If it became a centre of retreat for survey, telegraph and railway staff, Mussoorie attracted subalterns out for a good time, and of course, Simla was jealously guarded by top military and civilian personnel. It was the world of the Kiplingesque Mrs Hauksbee or even Phil Garron who ‘went native’ by marrying Dunmaya. It provided a brief spring for rakish officers, vampish women, subterfuge and fantasy. While some remained isolated barracks — such as Chakrata and Jalapahar — others clearly became gay social and educational centres. Children were sent to boarding school often run by missionaries and the Catholic Church as the hill station was seen as an attractive alternative for those who were not sent home. The racial divide was strictly maintained and the babalog were warned against befriending their Indian peers.

As malls, bandstands and theatres proliferated, so did the need to record the India that was not only heat and dust for those back home. Before the arrival of the camera, in 1788, the Daniell uncle-and-nephew team had visited Garhwal. They were the first European artists to record the Himalaya, although a volume exclusively on the region had to wait till 1836 when Lt. George White’s richly illustrated notes on his tours, Simla and Mussooree, Himalayan Mountains, were published. And of course, there were Emily Eden, Alicia Eliza Scott and a host of others who painted mainly for pleasure. With the appearance of photography, availability and modes of representation changed radically.

The photographer, Samuel Bourne, not only set up a studio in Simla in 1863, but also found it a convenient base for his treks. His portfolio that included many generic hill-station shots — the snow-clad Christ Church in Simla (1863), the Church of St John-in-the Wilderness in Naini Tal (1866), of Bhim Tal (1866) on calm mornings, of clubs, gubernatorial residences and even monuments and temples (picture) served colonial memories well and put the Indian hill station firmly on the map. English-style cottages with familiar names were built and acquired, as the re-creation of nostalgic ambiences was a significant mnemonic ploy. “Our spirit soars as we read of the ‘Eagle’s Nest’, ‘The Crags’ or ‘The Highlands’ whilst ‘Sunny Bank’ and ‘The Dovecote’ opens up a vista of quiet restfulness,” wrote Flora Anne Steel.

Debendranath obviously wrote about his journeys after he returned to Calcutta. He carried neither pen nor paper with him — nor, for that matter, did Samuel Bourne, who nevertheless wrote several despatches for The British Journal of Photography between 1863-1870. These are fascinating accounts of an intrepid, though somewhat rapacious, adventurer engaged in bringing home several portfolios of India’s landscape. He wrote, “Before I commenced photography I did not see half the beauties of nature that I see now, and the glory and power of a precious landscape has often passed before me and left but a feeble impression on my untutored mind; but it will never be so again.”

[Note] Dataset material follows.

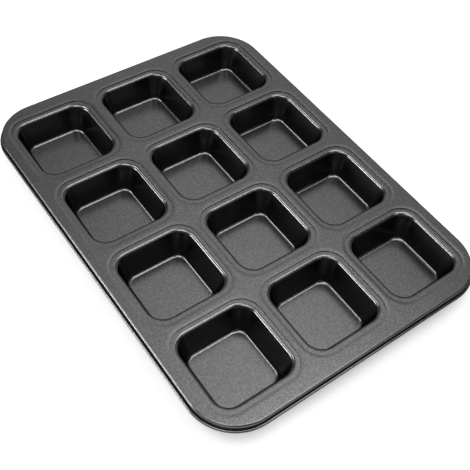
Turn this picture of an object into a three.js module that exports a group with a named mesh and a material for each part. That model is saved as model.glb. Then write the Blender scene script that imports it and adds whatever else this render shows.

When, at the end of ten weeks, he headed back for Simla, “scattered over with pleasant bungalows, the abodes of comfort and civilisation”, Bourne was grateful that he had 147 negatives “of scenery [that had] never been photographed before”, and that none of his precious equipment nor his glass plates had been damaged. Over the decades, the Himalaya have been photographed, filmed, digitalized and hill stations have been Indianized, properties have changed hands, chawls and seedy hotels replacing elegant theatres and old establishments. Yet, ‘going to the hills’ — the experience immortalized visually by Bourne and others — flourishes; the entrepreneurial spirit of several tour operators and enterprising vendors of adventure have ensured that for generations to come.